Since the 1999 election, National has lost more than a third of its voting share in Auckland, Hamilton, Wellington and Christchurch.
But it kept about three-quarters of its 1999 voting share in the provincial North Island, and more than four-fifths of its previous share in the provincial South Island.
But the two provincial regions joined Auckland and Hamilton in swinging heavily to Winston Peters.
Act confirmed its previous showing as a city party, scoring most strongly in Auckland.
The Greens and United Future performed evenly in all regions.
Labour improved its 1999 showing in all general regions and held steady in the Maori seats.
Turnout in the Maori seats dropped more than anywhere else, from 70.6 per cent of the roll last time to 54.4 per cent on Saturday, although voters on the Maori rolls could for the first time cast ordinary votes at any polling place.
This drop may reflect the fact that the main Maori opposition to Labour in the last two elections, NZ First, did not stand candidates in any of the Maori seats this year, because it campaigned to abolish them.
Despite that, it won 15 per cent of the party vote in the seats, well ahead of the Greens (10.2 per cent), National (4.1 per cent), Mana Maori (3.7 per cent) and the Alliance/Mana Motuhake (2.5 per cent).
One of the surprises of the election, the new Outdoor Recreation Party, beat the Alliance to win 1.3 per cent of the national vote.
It peaked at 5.4 per cent in West Coast-Tasman.

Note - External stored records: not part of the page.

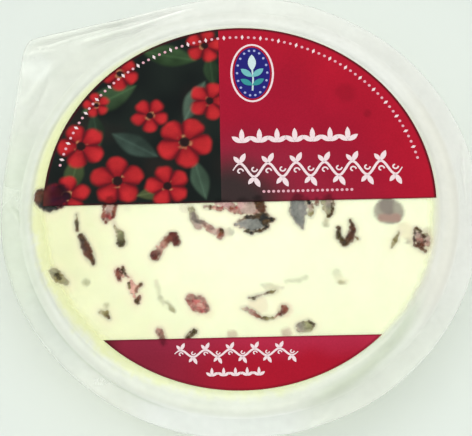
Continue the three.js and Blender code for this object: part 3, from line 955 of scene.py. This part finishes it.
def make_lid():
    """The top film: over the cheese, down the skirt and out over the flange."""
    angles = circle(480)
    rings, haze = [], []

    def add_face(radius):
        x, y = polar(radius, angles)
        rings.append(np.stack([x, y, film_level(x, y)], axis=1))
        haze.append(rim_haze(*from_print(x, y)))

    for radius in (*np.arange(1.5, 12, 1.5), *np.arange(12, 43, 0.74),
                   *np.arange(43.2, FLAT_RADIUS, 0.44)):
        add_face(radius)
    for lean in np.linspace(0.15, SKIRT_LEAN, 5):
        add_face(FLAT_RADIUS + SHOULDER_ROUNDING * math.sin(lean))
    pleats = side_noise(angles, 0, 1.1, 13) + 0.6 * side_noise(angles, 0, 0.5, 14)
    pleats = 0.13 * pleats * smooth(-0.2, 0.7, side_noise(angles, 0, 13, 15))
    steps = np.linspace(0, 1, SKIRT_STEPS + 1)[1:-1]
    for outward, ring in skirt_rings(angles, rings[-1], steps):
        ring[:, 2] += pleats * math.sin(PI * outward)
        rings.append(ring)
        haze.append(rim_haze(*from_print(ring[:, 0], ring[:, 1])))
    for outward, px, py, level in seal_rings(angles, flange_reach(angles), SEAL_STEPS, PEEL_LIFT):
        level = level + fold_height(px, py) + 0.05 * noise(px, py, 5, 18) * min(1, outward * 4)
        rings.append(placed(px, py, level))
        haze.append(seal_haze(px, py, outward))
    return shell("film_lid", rings, haze, 1)


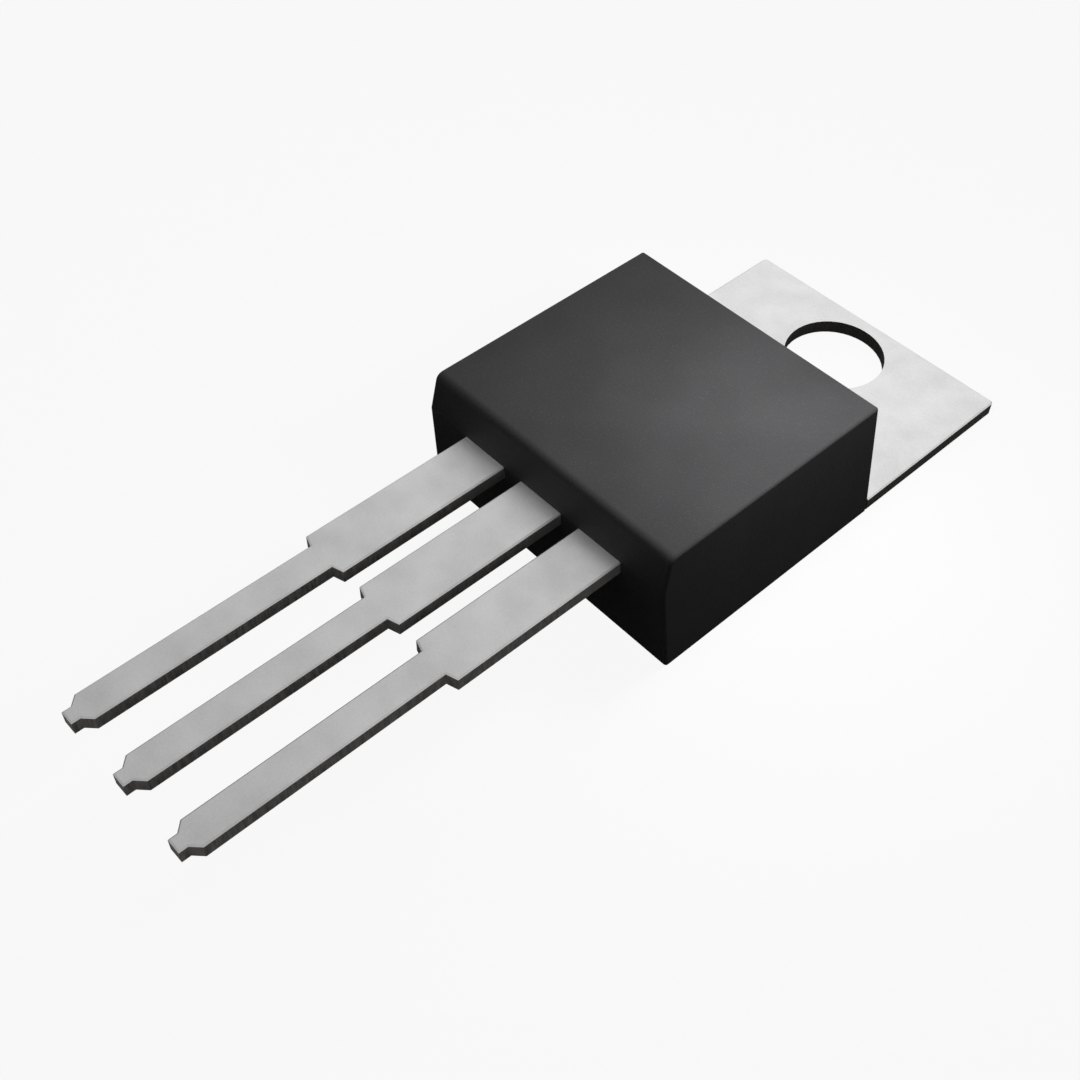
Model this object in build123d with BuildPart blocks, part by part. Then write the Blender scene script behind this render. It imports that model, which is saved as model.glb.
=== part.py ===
"""Three-lead power transistor in a flat moulded package with a drilled heat tab.

One stamped and bent strip makes the tab, the pad under the mould and the middle lead.
The two side leads end inside the mould in bond posts. The chip is soldered to the pad,
and arched wires join it to the posts. The black mould closes round all of these.

Frame: the origin is the centre of the mounting hole on the back face, +Z points away
from the back, +Y points to the free end of the tab, and the leads run towards -Y.
"""

import os
from math import atan2, degrees, hypot, radians, tan

from build123d import *

# Stamped strip, one gauge for the tab and for all three leads. The punch rolls its front edges.
sheet = 0.5
roll_edge = 0.05

# Tab and the pad inside the mould
tab_width = 10.66
tab_end = 2.3
tab_corner = 0.15
hole_diameter = 3.6
pad_width = 8.4
pad_end = 10.0
lock_notch = 0.45
lock_notch_from_face = 1.1

# Mould
body_width = 10.7
body_face = 4.63
body_length = 9.5
body_height = 4.78
side_draft = 3.0
face_draft = 5.6
ridge_out = 0.3
top_setback = 0.25
edge_radius = 0.1
lead_edge_radius = 0.3

# Leads outside the mould
lead_pitch = 2.54
lead_rise = 2.93
wide_width = 1.8
narrow_width = 1.04
wide_length = 6.15
shoulder_length = 0.12
lead_length = 14.62
tip_chamfer = 0.27
stub_length = 0.28

# Middle lead, where it climbs from the pad to the plane of the side leads
riser_run = 2.3
riser_start = 0.3
bend_radius = 0.75

# Bond posts on the inner ends of the side leads
post_width = 2.6
post_length = 2.0
post_gap = 0.45
stem_length = 1.2
lock_hole = 0.7

# Chip and its solder
chip_width = 4.4
chip_length = 3.4
chip_height = 0.3
chip_centre = 7.3
solder_height = 0.06
solder_margin = 0.15

# Bond wires. A foot's height, length and width are shares of its wire's diameter, and the
# peak of the loop is a share of its span.
source_wire_size = 0.38
gate_wire_size = 0.2
source_pad_offset = 1.1
gate_pad_offset = 1.6
foot_from_post_end = 0.25
foot_height = 0.4
foot_length = 2.2
foot_spread = 1.25
loop_rise = 0.5
loop_peak = 0.6
foot_bend = 0.4
peak_bend = 0.9

# Places that follow from the sizes above
base_lead_side = -(body_face + body_length)
ridge = base_lead_side - ridge_out
top_lead_side = ridge + top_setback
top_tab_side = -body_face - (body_height - sheet) * tan(radians(face_draft))
top_width = body_width - 2 * body_height * tan(radians(side_draft))
lead_top = lead_rise + sheet
wide_end = ridge - wide_length
narrow_start = wide_end - shoulder_length
lead_tip = ridge - lead_length
post_front = ridge + stem_length
post_inner = post_front + post_length
post_near = wide_width / 2 + post_gap - lead_pitch
post_far = post_near + post_width
chip_base = sheet + solder_height
chip_top = chip_base + chip_height


def lead_edge():
    """Points down the right edge of a lead, from the mould's ridge to the stub at its tip."""
    half_wide = wide_width / 2
    half_narrow = narrow_width / 2
    half_stub = half_narrow - tip_chamfer
    stub_start = lead_tip + stub_length
    return [
        (half_wide, ridge),
        (half_wide, wide_end),
        (half_narrow, narrow_start),
        (half_narrow, stub_start + tip_chamfer),
        (half_stub, stub_start),
        (half_stub, lead_tip),
    ]


def other_edge(points):
    """The same points on the other side of the centre line, in reverse order."""
    return [(-x, y) for x, y in reversed(points)]


# Strip of the tab, pad and middle lead: its bent section, cut to its plan outline
tab_half = tab_width / 2
pad_half = pad_width / 2
with BuildPart() as heat_tab:
    with BuildSketch(Plane.YZ):
        with BuildLine():
            FilletPolyline(
                (tab_end, sheet / 2),
                (-pad_end - riser_start, sheet / 2),
                (-pad_end - riser_start - riser_run, lead_rise + sheet / 2),
                (lead_tip, lead_rise + sheet / 2),
                radius=bend_radius,
            )
        trace(line_width=sheet)
    extrude(amount=tab_half, both=True)
    with BuildSketch() as plan:
        with BuildLine():
            right_edge = [
                (tab_half, tab_end),
                (tab_half, -body_face),
                (pad_half, -body_face),
                (pad_half, -pad_end),
                (wide_width / 2, -pad_end),
                *lead_edge(),
            ]
            Polyline(*right_edge, *other_edge(right_edge), close=True)
        make_face()
        fillet(plan.vertices().group_by(Axis.Y)[-1], radius=tab_corner)
        notch = -body_face - lock_notch_from_face
        with Locations((pad_half, notch), (-pad_half, notch)):
            Circle(lock_notch, mode=Mode.SUBTRACT)
        Circle(hole_diameter / 2, mode=Mode.SUBTRACT)
    extrude(amount=body_height, mode=Mode.INTERSECT)
    tab_rim = heat_tab.edges().filter_by_position(Axis.Z, sheet, sheet)
    lead_rim = heat_tab.edges().group_by(Axis.Z)[-1]
    rolled = [
        *tab_rim.filter_by(lambda edge: edge.center().Y > -body_face),
        *lead_rim.filter_by(lambda edge: edge.center().Y < ridge),
    ]
    chamfer(rolled, length=roll_edge)
heat_tab.part.label = "heat_tab"


def side_lead(side, name):
    """A flat side lead with its bond post. Side is 1 to the right of the middle lead."""
    outer = lead_edge()
    outline = [
        *other_edge(outer),
        (-wide_width / 2, post_front),
        (post_near, post_front),
        (post_near, post_inner),
        (post_far, post_inner),
        (post_far, post_front),
        (wide_width / 2, post_front),
        *outer,
    ]
    with BuildPart() as lead:
        with BuildSketch(Plane(origin=(side * lead_pitch, 0, lead_rise))):
            with BuildLine():
                Polyline(*[(side * x, y) for x, y in outline], close=True)
            make_face()
            with Locations((0, ridge + stem_length / 2)):
                Circle(lock_hole / 2, mode=Mode.SUBTRACT)
        extrude(amount=sheet)
        front_rim = lead.edges().group_by(Axis.Z)[-1]
        chamfer(front_rim.filter_by(lambda edge: edge.center().Y < ridge), length=roll_edge)
    lead.part.label = name
    return lead.part


gate_lead = side_lead(-1, "gate_lead")
source_lead = side_lead(1, "source_lead")

# Solder under the chip, a little larger than the chip all round
with BuildPart() as chip_solder:
    with BuildSketch(Plane.XY.offset(sheet)):
        with Locations((0, -chip_centre)):
            Rectangle(chip_width + 2 * solder_margin, chip_length + 2 * solder_margin)
    extrude(amount=solder_height)
chip_solder.part.label = "chip_solder"

with BuildPart() as silicon_chip:
    with BuildSketch(Plane.XY.offset(chip_base)):
        with Locations((0, -chip_centre)):
            Rectangle(chip_width, chip_length)
    extrude(amount=chip_height)
silicon_chip.part.label = "silicon_chip"


def bond_wire(side, size, pad_offset, lead, name):
    """An arched wire from the chip to a side lead's post, with a pressed foot at each end."""
    foot = foot_length * size
    middle = foot_height * size
    post_x = side * (lead_pitch + (post_near + post_far) / 2)
    start = Vector(side * pad_offset, -chip_centre, 0)
    end = Vector(post_x, post_inner - foot_from_post_end - foot, 0)
    span = hypot(end.X - start.X, end.Y - start.Y)
    upright = Plane(origin=start, x_dir=end - start, z_dir=(end - start).cross(Vector(0, 0, 1)))
    with BuildPart() as wire:
        with BuildLine(upright) as route:
            FilletPolyline(
                (0, chip_top + middle),
                (foot, chip_top + middle),
                (span * loop_peak, lead_top + loop_rise),
                (span - foot, lead_top + middle),
                (span, lead_top + middle),
                radius=[foot_bend, peak_bend, foot_bend],
            )
        with BuildSketch(Plane(origin=route.line @ 0, z_dir=route.line % 0)):
            Circle(size / 2)
        sweep(path=route.line)
        turn = degrees(atan2(end.Y - start.Y, end.X - start.X))
        for along, surface in ((foot / 2, chip_top), (span - foot / 2, lead_top)):
            with Locations(Location(upright.from_local_coords((along, surface, 0)), (0, 0, turn))):
                bottom = (Align.CENTER, Align.CENTER, Align.MIN)
                Box(foot, foot_spread * size, middle, align=bottom)
        add(silicon_chip.part, mode=Mode.SUBTRACT)
        add(lead, mode=Mode.SUBTRACT)
    wire.part.label = name
    return wire.part


gate_wire = bond_wire(-1, gate_wire_size, gate_pad_offset, gate_lead, "gate_wire")
source_wire = bond_wire(1, source_wire_size, source_pad_offset, source_lead, "source_wire")
inner_pieces = [
    heat_tab.part,
    gate_lead,
    source_lead,
    chip_solder.part,
    silicon_chip.part,
    gate_wire,
    source_wire,
]

# Mould: its long section cut to its tapered end view, then closed round the inner pieces
with BuildPart() as moulded_body:
    with BuildSketch(Plane.YZ):
        with BuildLine():
            Polyline(
                (-body_face, 0),
                (-body_face, sheet),
                (top_tab_side, body_height),
                (top_lead_side, body_height),
                (ridge, lead_top),
                (base_lead_side, 0),
                close=True,
            )
        make_face()
    extrude(amount=body_width / 2, both=True)
    with BuildSketch(Plane.XZ):
        with BuildLine():
            Polyline(
                (-body_width / 2, 0),
                (body_width / 2, 0),
                (top_width / 2, body_height),
                (-top_width / 2, body_height),
                close=True,
            )
        make_face()
    extrude(amount=-ridge, mode=Mode.INTERSECT)
    across_the_leads = moulded_body.edges().group_by(Axis.Z)[-1].sort_by(Axis.Y)[0]
    fillet(across_the_leads, radius=lead_edge_radius)
    other_top_edges = moulded_body.edges().group_by(Axis.Z)[-1].sort_by(Axis.Y)[1:]
    straight = moulded_body.edges().filter_by(GeomType.LINE)
    upright = straight.filter_by(lambda edge: edge.bounding_box().size.Z > sheet / 2)
    fillet([*other_top_edges, *upright], radius=edge_radius)
    for piece in inner_pieces:
        add(piece, mode=Mode.SUBTRACT)
moulded_body.part.label = "moulded_body"

os.makedirs("parts", exist_ok=True)
for piece in (*inner_pieces, moulded_body.part):
    export_step(piece, f"parts/{piece.label}.step")
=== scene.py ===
"""Looks of the field-effect transistor: the finish of every piece, and a plain pale stage."""

import math

import bpy
from bpy.props import FloatProperty, FloatVectorProperty, PointerProperty
from mathutils import Matrix, Vector


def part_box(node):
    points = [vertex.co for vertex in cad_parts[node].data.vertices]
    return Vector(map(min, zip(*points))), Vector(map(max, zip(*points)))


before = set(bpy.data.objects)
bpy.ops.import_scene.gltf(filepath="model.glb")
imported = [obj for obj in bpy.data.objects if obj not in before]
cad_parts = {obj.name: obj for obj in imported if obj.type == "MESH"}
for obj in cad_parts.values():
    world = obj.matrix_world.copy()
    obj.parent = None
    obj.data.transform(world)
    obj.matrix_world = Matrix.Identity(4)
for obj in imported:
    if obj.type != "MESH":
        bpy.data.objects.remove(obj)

bl_info = {
    "name": "Field-effect transistor",
    "version": (1, 0, 0),
    "blender": (4, 5, 0),
    "location": "View3D > Sidebar > Transistor",
    "description": "Finishes a power transistor in a flat moulded package and sets its stage",
    "category": "Object",
}

MM = 0.001
STRIP_NODES = ("heat_tab", "gate_lead", "source_lead")
WIRE_NODES = ("gate_wire", "source_wire")

# Range in which most values of a noise lie
MOST_OF_NOISE = {"From Min": 0.3, "From Max": 0.7}

# Places taken from the frame
mould_low, mould_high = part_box("moulded_body")
MOULD_CENTRE = (mould_low + mould_high) / 2
LEAD_EXIT = mould_low.y
LEAD_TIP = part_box("source_lead")[0].y

# Camera: the point that the photograph's camera looks at
AIM_POINT = Vector((-0.66, -13.78, 0.36)) * MM

# Key lamp: a small soft box above the right side of the mould. Radiance 1 is white.
KEY_PLACE = Vector((5, -7.5, 12.5)) * MM
KEY_SIZE = 4 * MM
KEY_RADIANCE = 29.5

# Window: low light from behind and the left. It starts and is full at these nearnesses to its
# middle, where 1 is the middle itself.
WINDOW_SIDE = (-0.7, 0.7, 0.15)
WINDOW_START = 0.6
WINDOW_FULL = 0.9

# Floor: a square card. Part of what the camera sees of it is plain white, so that shadows stay
# light, and all of it is from the end of the fade outwards.
FLOOR_HALF = 600 * MM
FLOOR_DROP = 0.02 * MM
WHITE_SHARE = 0.92
FADE_CENTRE = (0, (mould_high.y + LEAD_TIP) / 2, 0)
FADE_START = 5 * MM
FADE_END = 80 * MM


def linear(hex_colour):
    """An sRGB hex colour as linear red, green and blue."""
    channels = (int(hex_colour[i : i + 2], 16) / 255 for i in (1, 3, 5))
    return tuple(c / 12.92 if c <= 0.04045 else ((c + 0.055) / 1.055) ** 2.4 for c in channels)


def colour_property(name, description, hex_colour):
    """A colour that a user can change, with its default as an sRGB hex value."""
    return FloatVectorProperty(
        name=name,
        description=description,
        subtype="COLOR",
        size=3,
        min=0.0,
        max=1.0,
        default=linear(hex_colour),
    )


def length_property(name, description, millimetres):
    """A length that a user can change, with its default in millimetres."""
    return FloatProperty(
        name=name, description=description, unit="LENGTH", min=0.0, default=millimetres * MM
    )


class MouldSettings(bpy.types.PropertyGroup):
    """Finish of the black moulded body."""

    colour: colour_property("Colour", "Colour of the epoxy moulding compound", "#3d3d3e")
    speck_colour: colour_property("Specks", "Colour of the silica filler where it shows", "#4c4c4d")
    grain: length_property("Grain", "Width of one grain of the spark-eroded mould's texture", 0.09)
    grain_height: length_property("Grain height", "Height of the texture", 0.006)
    roughness: FloatProperty(
        name="Roughness", description="Spread of the reflection", min=0, max=1, default=0.55
    )


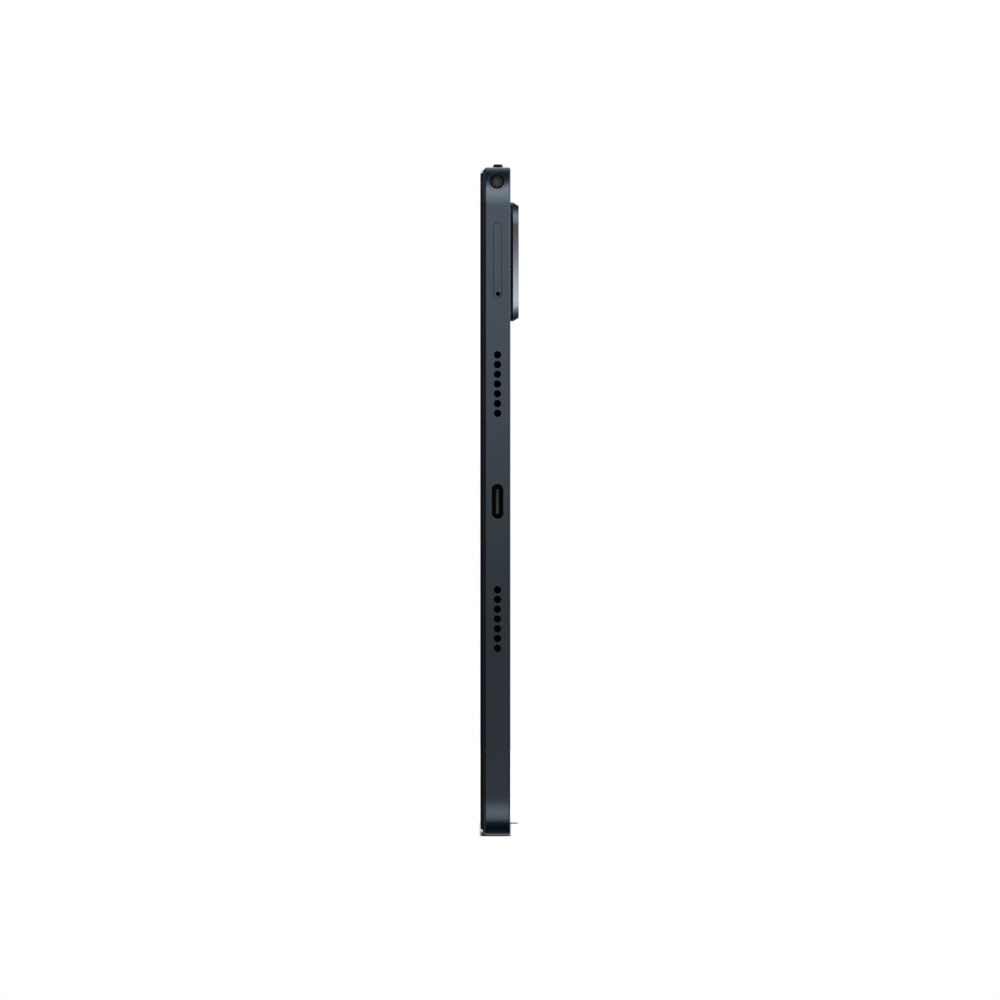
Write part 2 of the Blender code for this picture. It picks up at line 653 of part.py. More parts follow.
def speakers():
    """A speaker box behind each group of holes, with gauze between it and the wall."""
    for name, side, z in speaker_centres():
        place = (side * (INNER_END_X - 0.4 * MM), 0, z)
        depth, half_height = 13.5 * MM, 9.2 * MM
        ends = sorted((place[0], place[0] - side * depth))
        low = (ends[0], -2.3 * MM, z - half_height)
        high = (ends[1], 1.6 * MM, z + half_height)
        block(f"speaker_{name}", low, high, "black_plastic", 1 * MM, 2)
        sheet = sorted((side * (INNER_END_X - 0.3 * MM), side * (INNER_END_X - 0.1 * MM)))
        mesh_low = (sheet[0], PORT_Y - 1.5 * MM, z - 8.9 * MM)
        mesh_high = (sheet[1], PORT_Y + 1.5 * MM, z + 8.9 * MM)
        block(f"speaker_mesh_{name}", mesh_low, mesh_high, "gauze")


def microphone():
    low = (MIC_X - 1.9 * MM, PORT_Y - 1.2 * MM, INNER_TOP - 3.3 * MM)
    high = (MIC_X + 1.9 * MM, PORT_Y + 1.2 * MM, INNER_TOP - 0.3 * MM)
    block("microphone", low, high, "steel")


def button(name, x, pivot_z, length, flange_low, flange_high):
    """A cap that stands out of the top wall, with a wider flange that keeps it in."""
    place = (x, BUTTON_Y, pivot_z)
    top = HEIGHT + BUTTON_PROUD - pivot_z
    narrow = BUTTON_WIDTH - BUTTON_TOP_WIDTH
    levels = [(flange_high - 0.1 * MM - pivot_z, 0.0), (top - 0.55 * MM, 0.0)]
    levels += [(top - 0.2 * MM, 0.25 * narrow), (top, narrow)]
    sections = []
    for level, inset in levels:
        width = BUTTON_WIDTH - inset
        sections.append((level, length - inset, width, width / 2))
    cap = solid(name, "Z", place, sections, "anodised_aluminium", 4)
    size = (length + 1.6 * MM, BUTTON_WIDTH + 0.8 * MM)
    join(cap, pill("flange", "Z", (x, BUTTON_Y, 0), size, flange_low, flange_high))


def buttons():
    power_low, power_high = INNER_TOP - 0.8 * MM, INNER_TOP - 0.25 * MM
    button("power_button", POWER_X, HEIGHT, POWER_LENGTH, power_low, power_high)
    volume_low, volume_high = INNER_TOP - 1.05 * MM, INNER_TOP - 0.45 * MM
    button("volume_rocker", VOLUME_X, VOLUME_PIVOT_Z, VOLUME_LENGTH, volume_low, volume_high)


def key_switches():
    """The bracket behind the buttons and the ribbon with its three switches."""
    plate_top = INNER_TOP - 3.0 * MM
    plate_low = (-110 * MM, -2.2 * MM, plate_top - 0.7 * MM)
    plate_high = (-53 * MM, BOARD_BACK, plate_top)
    bracket = block("key_bracket", plate_low, plate_high, "steel")
    foot_low = (-110 * MM, BOARD_FRONT, plate_top - 4.7 * MM)
    foot_high = (-53 * MM, BOARD_BACK, plate_top - 0.3 * MM)
    join(bracket, block("foot", foot_low, foot_high))
    drill(bracket, BRACKET_SCREWS)
    flex_bottom, flex_top = plate_top + 0.05 * MM, plate_top + 0.35 * MM
    flex = block("key_flex", (-106 * MM, -1.9 * MM, flex_bottom), (-54 * MM, 1 * MM, flex_top), "flex_film")
    offset = VOLUME_SWITCH_OFFSET
    for x in (POWER_X, VOLUME_X - offset, VOLUME_X + offset):
        switch_top = INNER_TOP - 1.35 * MM
        join(flex, cylinder("switch", "Z", (x, BUTTON_Y, 0), 1.3 * MM, flex_bottom + 0.1 * MM, switch_top))


def screws():
    """One flat-headed screw in each place, all of the same size."""
    groups = [
        ("board_screw", BOARD_SCREWS),
        ("sub_board_screw", SUB_BOARD_SCREWS),
        ("bracket_screw", BRACKET_SCREWS),
    ]
    head_rear = BOARD_FRONT - GLUE_GAP
    for group, places in groups:
        for number, (x, z) in enumerate(places, start=1):
            place = (x * MM, head_rear, z * MM)
            name = f"{group}_{number}"
            screw = cylinder(name, "Y", place, 1.3 * MM, -0.5 * MM, 0, "steel", 3)
            shank_end = SCREW_END - head_rear
            join(screw, cylinder("shank", "Y", place, SCREW_RADIUS, -0.1 * MM, shank_end, quarter=3))


def build():
    clear_scene()
    rear_housing()
    front_bezel_ring()
    cover_glass()
    display_stack()
    display_flex()
    front_camera_module()
    camera_island()
    rear_camera()
    boards()
    board_flex()
    usb_socket()
    headphone_jack()
    card_tray()
    card_reader()
    eject_parts()
    batteries()
    speakers()
    microphone()
    buttons()
    key_switches()
    screws()


build()
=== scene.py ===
"""The finished look of a tablet computer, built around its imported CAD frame.

The tablet stands upright on a long edge. +X points to the port edge, -Y to where the screen faces,
+Y to the rear, and +Z up. Lengths are metres.
"""

import json
import math
from itertools import pairwise

import bmesh
import bpy
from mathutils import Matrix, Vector

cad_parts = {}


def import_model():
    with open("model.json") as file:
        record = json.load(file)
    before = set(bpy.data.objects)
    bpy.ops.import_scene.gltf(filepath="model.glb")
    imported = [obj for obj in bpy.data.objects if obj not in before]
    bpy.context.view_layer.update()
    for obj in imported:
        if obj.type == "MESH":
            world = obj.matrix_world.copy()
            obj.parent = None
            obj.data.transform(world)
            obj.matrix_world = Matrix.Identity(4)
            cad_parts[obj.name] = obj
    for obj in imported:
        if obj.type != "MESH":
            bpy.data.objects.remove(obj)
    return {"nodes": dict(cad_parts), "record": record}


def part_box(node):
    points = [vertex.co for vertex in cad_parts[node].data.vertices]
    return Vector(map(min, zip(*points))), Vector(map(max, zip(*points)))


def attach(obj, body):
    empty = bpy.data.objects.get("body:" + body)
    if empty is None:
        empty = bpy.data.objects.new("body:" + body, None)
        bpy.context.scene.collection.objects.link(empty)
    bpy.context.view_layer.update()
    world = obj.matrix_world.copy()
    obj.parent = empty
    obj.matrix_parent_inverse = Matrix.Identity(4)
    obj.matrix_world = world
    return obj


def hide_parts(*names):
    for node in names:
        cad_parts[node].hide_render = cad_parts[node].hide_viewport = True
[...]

Laila Harre's Alliance (1.2 per cent) and Jim Anderton's Progressive Coalition (1.8 per cent) between them kept fewer than half of the 7.7 per cent of voters who supported the Alliance last time.
The Herald-DigiPoll suggests that 35.1 per cent of last-time Alliance voters went to Labour this time, 16.2 per cent to Anderton, 13.5 per cent to the Greens, 10.8 per cent each to Harre and United Future and 8.1 per cent to NZ First.
Thanks to the dominantly male party lists of NZ First and United Future, the proportion of female MPs in the new Parliament has dropped drop for the first time in at least 20 years.
Unless special votes change the results, the 120 MPs will include 35 women, against 37 in the previous parliament.
But the heavily Maori NZ First list, plus new Labour list MP Dave Hereora and Green list MP Metiria Turei, have boosted the number of Maori in the House by three, from 16 to 19.
The proportion of Maori MPs (15.8 per cent) now roughly equals the proportion of Maori in the population (15 per cent).
Two new Asian MPs, Dr Ashraf Choudhary (Labour) and Kelly Chal (United Future), join National's Pansy Wong.